> _Material provided_:
::::

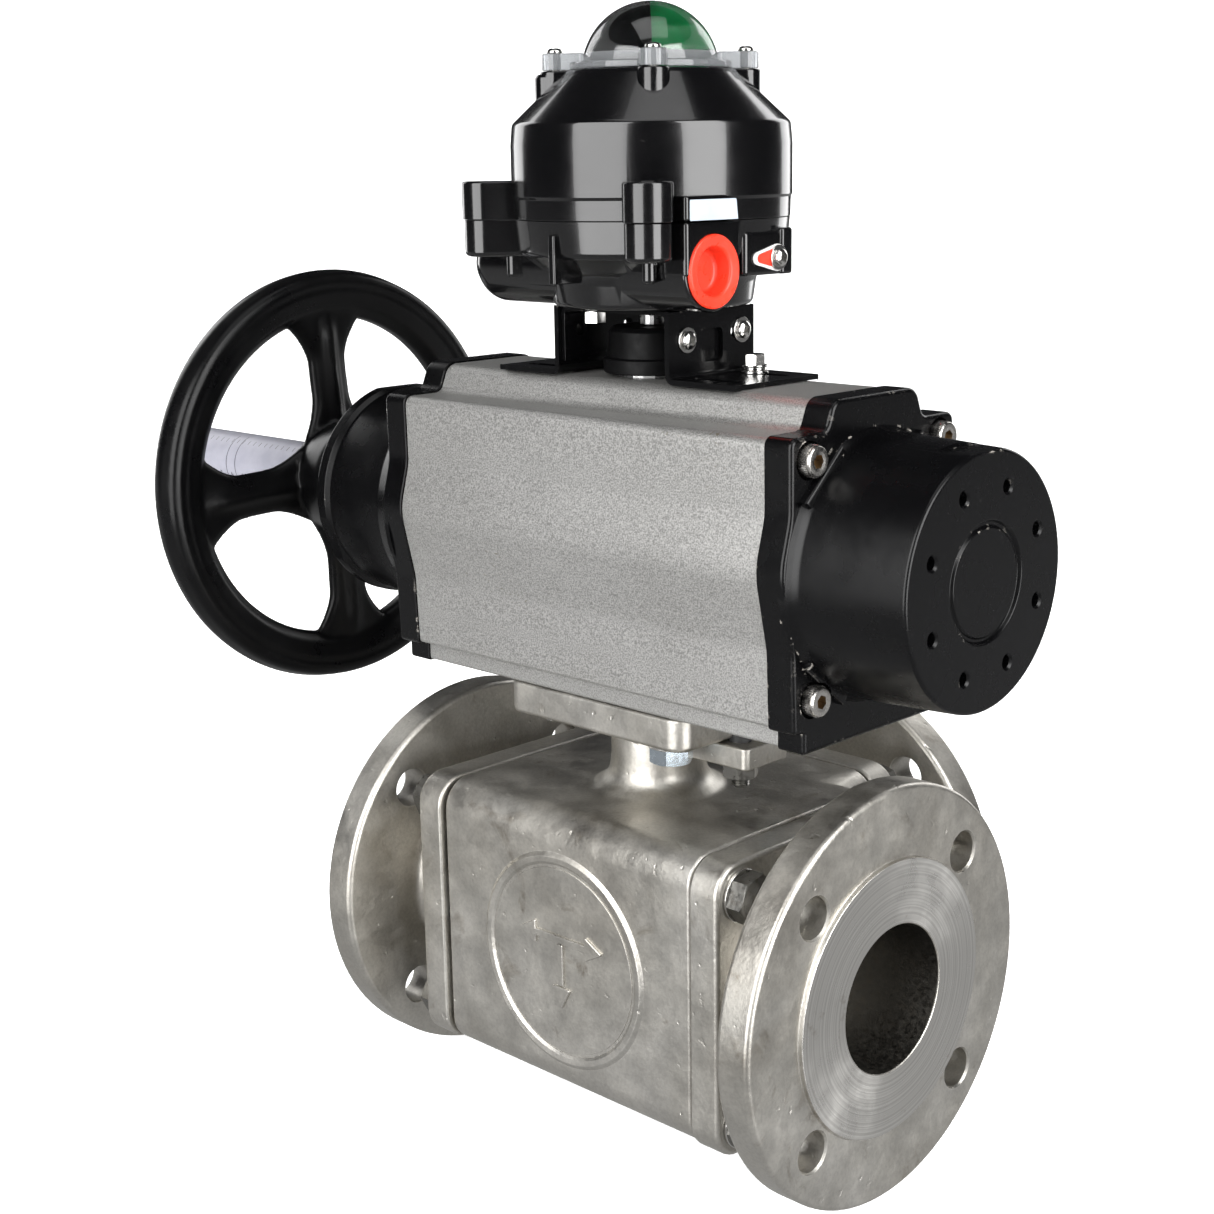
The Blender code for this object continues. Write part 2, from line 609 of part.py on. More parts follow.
def make_piston(name, turn):
    """The head fills the bore and its arm carries the rack past the pinion."""
    frame = new_empty(name + "_axis", ACTUATOR, rotation=(0, 0, turn))
    back = 37.5 * MM
    outline = [(x, -y) for x, y in rack_outline(-PISTON_IN - 2 * MM, 8 * MM, back)]
    piston = prism(name, outline, -RACK_HALF, RACK_HALF, "piston_metal", frame)
    face = (QUARTER, 0, -QUARTER)
    crown = PISTON_BORE_R - 0.3 * MM
    groove_low = PISTON_IN + 7 * MM
    groove_high = PISTON_IN + 12 * MM
    head = [(0, PISTON_OUT), (crown, PISTON_OUT), (crown, groove_high), (crown - 4 * MM, groove_high),
            (crown - 4 * MM, groove_low), (crown, groove_low), (crown, PISTON_IN), (0, PISTON_IN)]
    join(piston, turned(name + "_head", head, None, frame, rotation=face))
    if turn == 0:
        cut(piston, cylinder("spindle_pocket", SPINDLE_R + 3 * MM, PISTON_OUT - 6 * MM, PISTON_OUT + 1 * MM,
                             None, frame, rotation=face))
    tube(name + "_seal", crown - 3.7 * MM, crown - 0.1 * MM, groove_low + GAP, groove_high - GAP, "seal",
         parent=frame, rotation=face)


# ---------------------------------------------------------------- handwheel

def make_handwheel():
    wheel = new_empty("handwheel_axis", ACTUATOR, rotation=(0, -QUARTER, 0))
    at = -WHEEL_X
    rim = [(WHEEL_R, at + 4 * MM), (WHEEL_R, at - 4 * MM), (WHEEL_R - 5 * MM, at - WHEEL_HALF),
           (WHEEL_R - 13 * MM, at - WHEEL_HALF + 1 * MM), (WHEEL_IN_R, at - 3 * MM),
           (WHEEL_IN_R, at + 3 * MM),
           (WHEEL_R - 13 * MM, at + WHEEL_HALF - 1 * MM), (WHEEL_R - 5 * MM, at + WHEEL_HALF)]
    part = turned("handwheel", rim, "black_casting", wheel, ring=True, sides=36)
    hub = [(HUB_OUT_R - 7 * MM, at + 5 * MM), (HUB_OUT_R, at - 8 * MM), (HUB_OUT_R + 4 * MM, at - 25 * MM),
           (HUB_OUT_R + 4 * MM, at - 40 * MM), (SLEEVE_R + 0.8 * MM, at - 40 * MM),
           (SLEEVE_R + 0.8 * MM, at + 5 * MM)]
    join(part, turned("wheel_hub", hub, None, wheel, ring=True, sides=24))
    half = [(18, 13), (40, 10.5), (66, 11), (88, 19)]
    outline = [(x * MM, -y * MM) for x, y in half] + [(x * MM, y * MM) for x, y in reversed(half)]
    for index in range(4):
        turn = (0, 0, SPOKE_TURN + index * QUARTER)
        join(part, prism("spoke_" + str(index), outline, at - 4.5 * MM, at + 4.5 * MM, None, wheel,
                         (0, 0, 0), turn))
    tube("override_nut", SLEEVE_R + 0.8 * MM, 21.5 * MM, CAP_END_LEFT - 12 * MM, at - 40.3 * MM,
         "gear_steel", parent=wheel)
    tube("scale_tube", TUBE_R - 3 * MM, TUBE_R, 166 * MM, -TUBE_END, "black_plastic", parent=wheel)
    tube("scale_sleeve", TUBE_R + GAP, SLEEVE_R, 232 * MM, 352 * MM, "white_scale", parent=wheel)
    spindle = [(0, 240 * MM), (SPINDLE_R, 240 * MM), (SPINDLE_R, 108 * MM), (SPINDLE_R + 2 * MM, 107 * MM),
               (SPINDLE_R + 2 * MM, PISTON_OUT - 6 * MM + GAP), (0, PISTON_OUT - 6 * MM + GAP)]
    turned("spindle", spindle, "gear_steel", wheel, sides=20)


# ---------------------------------------------------------------- bracket and switch box

def make_bracket_foot(name, turn):
    """Z-shaped sheet: a slotted foot, and an upright with round top corners."""
    frame = new_empty(name + "_frame", ROOT, (0, 0, TOP_Z + GAP), (0, 0, turn))
    foot = box(name, (UPRIGHT_X, -UPRIGHT_HALF - 2 * MM, 0), (70 * MM, UPRIGHT_HALF + 2 * MM, SHEET),
               "black_sheet", frame)
    high = 30 * MM
    upright = rounded_outline([(-UPRIGHT_HALF, 0.5 * MM, 0), (UPRIGHT_HALF, 0.5 * MM, 0),
                               (UPRIGHT_HALF, high, 6 * MM), (-UPRIGHT_HALF, high, 6 * MM)])
    join(foot, prism(name + "_upright", upright, UPRIGHT_X, UPRIGHT_X + SHEET, None, frame,
                     rotation=(QUARTER, 0, QUARTER)))
    for y in (-15 * MM, 15 * MM):
        slot = rounded_outline([(37 * MM, y - 2.8 * MM, 2.7 * MM), (63 * MM, y - 2.8 * MM, 2.7 * MM),
                                (63 * MM, y + 2.8 * MM, 2.7 * MM), (37 * MM, y + 2.8 * MM, 2.7 * MM)])
        cut(foot, prism(name + "_slot" + str(y > 0), slot, -1 * MM, SHEET + 1 * MM, None, frame))
        cut(foot, cylinder(name + "_hole" + str(y > 0), 2.8 * MM, UPRIGHT_X - 1 * MM, UPRIGHT_X + 4 * MM,
                           None, frame, (0, y, 19 * MM), (0, QUARTER, 0), sides=HOLE_SIDES))


def make_bracket():
    make_bracket_foot("bracket_foot_right", 0)
    make_bracket_foot("bracket_foot_left", math.pi)
    top = BOX_Z - GAP
    inner = UPRIGHT_X - GAP
    platform = box("bracket_platform", (-inner, -UPRIGHT_HALF, top - SHEET), (inner, UPRIGHT_HALF, top),
                   "black_sheet")
    for name, near, far in (("right_flap", inner - SHEET, inner), ("left_flap", -inner, SHEET - inner)):
        join(platform, box(name, (near, -UPRIGHT_HALF, top - 24 * MM), (far, UPRIGHT_HALF, top - 1 * MM)))
    for y in (-15 * MM, 15 * MM):
        cut(platform, cylinder("flap_hole" + str(y > 0), 2.8 * MM, -40 * MM, 40 * MM, None, ROOT,
                               (0, y, TOP_Z + GAP + 19 * MM), (0, QUARTER, 0), sides=HOLE_SIDES))
    cut(platform, cylinder("shaft_way", 12 * MM, top - 10 * MM, top + 5 * MM))
    knob = [(0, TOP_Z + 22 * MM), (18 * MM, TOP_Z + 22 * MM), (20 * MM, TOP_Z + 20 * MM),
            (20 * MM, TOP_Z + 8 * MM), (22 * MM, TOP_Z + 7 * MM), (22 * MM, TOP_Z + 1.5 * MM),
            (8.3 * MM, TOP_Z + 1.5 * MM), (8.3 * MM, TOP_Z + 14.5 * MM), (0, TOP_Z + 14.5 * MM)]
    turned("coupler", knob, "black_plastic", ROOT)


def lobed_outline(radius, lug_at, lug_r, angles):
    """A circle with a round-ended lug at each of the rising angles."""
    outline = []
    root = math.asin(lug_r / radius)
    for angle, following in zip(angles, angles[1:] + [angles[0] + 2 * math.pi]):
        for step in range(LOBE_STEPS + 1):
            turn = -QUARTER + math.pi * step / LOBE_STEPS
            x = lug_at + lug_r * math.cos(turn)
            y = lug_r * math.sin(turn)
            outline.append(around(math.hypot(x, y), angle + math.atan2(y, x)))
        sweep = following - angle - 2 * root
        count = round(sweep / ARC_STEP)
        for step in range(count + 1):
            outline.append(around(radius, angle + root + sweep * step / count))
    return outline


def make_housing():
    inner = BOX_R - 6 * MM
    rim = PARTING - GAP
    outline = lobed_outline(BOX_R - 1 * MM, LUG_AT, LUG_R, BOX_LUGS)
    housing = prism("box_housing", outline, LUG_LOW, rim, "black_casting")
    join(housing, cylinder("box_base", 44 * MM, BOX_Z, LUG_LOW + 1 * MM))
    axis = (0, BARREL_Y, BARREL_Z)
    along = (0, QUARTER, 0)
    barrel = [(0, BARREL_RIGHT), (BARREL_R, BARREL_RIGHT), (BARREL_R, BARREL_LEFT + 7 * MM),
              (BARREL_R - 7 * MM, BARREL_LEFT), (0, BARREL_LEFT)]
    join(housing, turned("conduit_barrel", barrel, None, ROOT, axis, along))
    join(housing, box("conduit_boss", (30 * MM, BARREL_Y - 0.95 * BARREL_R, BARREL_Z + 2 * MM),
                      (BARREL_RIGHT - 0.5 * MM, BARREL_Y + 0.95 * BARREL_R, rim - 0.5 * MM)))
    cut(housing, cylinder("box_hollow", inner, LUG_LOW + 4 * MM, PARTING + 1 * MM))
    cut(housing, cylinder("base_hollow", 37 * MM, BOX_Z + 5 * MM, LUG_LOW + 5 * MM))
    cut(housing, cylinder("box_shaft_way", 6.6 * MM, BOX_Z - 1 * MM, BOX_Z + 6 * MM))
    cut(housing, cylinder("conduit_bore", 12 * MM, 10 * MM, BARREL_RIGHT + 1 * MM, None, ROOT, axis, along))
    mouth = BARREL_RIGHT + GAP
    plug = [(0, mouth - 10 * MM), (9 * MM, mouth - 10 * MM), (9.5 * MM, mouth + 2.5 * MM),
            (15 * MM, mouth + 2.5 * MM), (15 * MM, mouth), (11.5 * MM, mouth), (11.5 * MM, mouth - 14 * MM),
            (0, mouth - 14 * MM)]
    turned("conduit_plug", plug, "red_plastic", ROOT, axis, along)


def make_cover():
    top_r = 38 * MM
    wall = 5 * MM
    outer = [(0, COVER_TOP), (top_r - 2 * MM, COVER_TOP), (top_r, COVER_TOP - 1.5 * MM), (BOX_R, SHOULDER),
             (BOX_R, SKIRT_TOP), (BOX_R - 1 * MM, SKIRT_TOP - 1 * MM), (BOX_R - 1 * MM, PARTING),
             (0, PARTING)]
    hollow = [(0, COVER_TOP + 1 * MM), (28 * MM, COVER_TOP + 1 * MM), (28 * MM, COVER_TOP - 5 * MM),
              (33 * MM, COVER_TOP - 5 * MM), (top_r - 3 * MM, COVER_TOP - 9 * MM),
              (BOX_R - wall, SHOULDER - 2 * MM), (BOX_R - wall, PARTING - 1 * MM), (0, PARTING - 1 * MM)]
    cover = turned("box_cover", outer, "black_casting", sides=RIM_SIDES)
    ears = lobed_outline(BOX_R - 3 * MM, LUG_AT, LUG_R, BOX_LUGS)
    join(cover, prism("cover_lugs", ears, PARTING + 0.5 * MM, LUG_TOP))
    bosses = lobed_outline(36 * MM, BOSS_AT, 6.5 * MM, DIAGONALS)
    join(cover, prism("dome_bosses", bosses, COVER_TOP - 7 * MM, COVER_TOP + 0.2 * MM))
    cut(cover, turned("cover_hollow", hollow))


def arc_profile(radius, centre, steps, end=0.0):
    angles = [math.pi / 2 - (math.pi / 2 - end) * step / steps for step in range(steps + 1)]
    return [(radius * math.cos(angle), centre + radius * math.sin(angle)) for angle in angles]


def make_dome():
    low = COVER_TOP + 0.2 * MM + GAP
    outer = arc_profile(DOME_R, DOME_Z, 6, math.radians(8))
    inner = arc_profile(DOME_R - 2 * MM, DOME_Z, 6, math.radians(5))
    outer[0] = (0, DOME_Z + DOME_R)
    inner[0] = (0, DOME_Z + DOME_R - 2 * MM)
    profile = outer + [(34 * MM, low + 3.5 * MM), (34 * MM, low + 0.5 * MM),
                       (DOME_R - 2 * MM, low + 0.5 * MM)]
    dome = turned("dome", profile + list(reversed(inner)), "clear")
    skirt = prism("dome_skirt", lobed_outline(36 * MM, BOSS_AT, 6 * MM, DIAGONALS), low, low + 4 * MM)
    cut(skirt, cylinder("skirt_way", 30 * MM, low - 1 * MM, low + 5 * MM))
    join(dome, skirt)


def make_indicator_train():
    drum = arc_profile(DOME_R - 4 * MM, DOME_Z, 6)
    drum[0] = (0, DOME_Z + DOME_R - 4 * MM)
    turned("indicator", drum + [(0, DOME_Z)], "indicator_green")
    cylinder("switch_shaft", 6 * MM, TOP_Z + 22 * MM + GAP, DOME_Z - GAP, "gear_steel", sides=20)
    for name, low, turn in (("cam_lower", 332 * MM, 0), ("cam_upper", 344 * MM, QUARTER)):
        lobe = [around(13 * MM + (3 * MM if step < 8 else 0), 2 * math.pi * step / 24) for step in range(24)]
        cam = prism(name, lobe, low, low + 8 * MM, "ptfe", ROOT, (0, 0, 0), (0, 0, turn))
        cut(cam, cylinder(name + "_bore", 6.3 * MM, low - 1 * MM, low + 9 * MM, sides=20))


def make_switches():
    floor = LUG_LOW + 4 * MM + GAP
    for name, side in (("switch_lower", -1), ("switch_upper", 1)):
        box(name, (18 * MM, side * 14 * MM - 8 * MM, floor), (38 * MM, side * 14 * MM + 8 * MM, 352 * MM),
            "switch_body")
    box("terminal_strip", (-47 * MM, -22 * MM, floor), (-38 * MM, 22 * MM, 338 * MM), "switch_body")


def build():
    make_valve_body()
    for side, face in (("right", FACE_X), ("left", FACE_X), ("rear", FACE_REAR)):
        make_end_connector(side, face)
        make_end_trim(side)
    make_pad_bolts()
    make_ball_and_stem()
    make_actuator_body()
    make_end_caps()
    make_pinion()
    make_piston("piston_left", 0)
    make_piston("piston_right", math.pi)
    make_handwheel()
    make_bracket()
    make_housing()
    make_cover()
    make_dome()
    make_indicator_train()
    make_switches()


build()
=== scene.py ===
"""Looks of the three-way ball valve with its rack-and-pinion actuator and limit-switch box."""
import math

import bmesh
import bpy
from mathutils import Matrix, Vector


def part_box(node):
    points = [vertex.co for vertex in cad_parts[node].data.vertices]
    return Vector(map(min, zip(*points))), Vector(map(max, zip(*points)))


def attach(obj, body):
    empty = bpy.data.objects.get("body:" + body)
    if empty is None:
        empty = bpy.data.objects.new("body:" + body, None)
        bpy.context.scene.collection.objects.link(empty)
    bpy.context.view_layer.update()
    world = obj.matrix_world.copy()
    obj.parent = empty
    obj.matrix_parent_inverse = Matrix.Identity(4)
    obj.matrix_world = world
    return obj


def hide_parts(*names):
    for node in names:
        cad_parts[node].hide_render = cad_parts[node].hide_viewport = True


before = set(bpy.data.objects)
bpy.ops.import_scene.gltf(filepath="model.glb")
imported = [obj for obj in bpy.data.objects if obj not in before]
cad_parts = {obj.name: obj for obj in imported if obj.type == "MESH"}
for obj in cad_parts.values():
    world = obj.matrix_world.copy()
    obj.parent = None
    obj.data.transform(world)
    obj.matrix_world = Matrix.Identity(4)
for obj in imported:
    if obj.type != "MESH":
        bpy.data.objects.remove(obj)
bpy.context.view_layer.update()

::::

> _Problem description_:
Everything from the line with "in imported if" through the last line of the material above should be echoed exactly, and nothing else.

> _The output_:
cad_parts = {obj.name: obj for obj in imported if obj.type == "MESH"}
for obj in cad_parts.values():
    world = obj.matrix_world.copy()
    obj.parent = None
    obj.data.transform(world)
    obj.matrix_world = Matrix.Identity(4)
for obj in imported:
    if obj.type != "MESH":
        bpy.data.objects.remove(obj)
bpy.context.view_layer.update()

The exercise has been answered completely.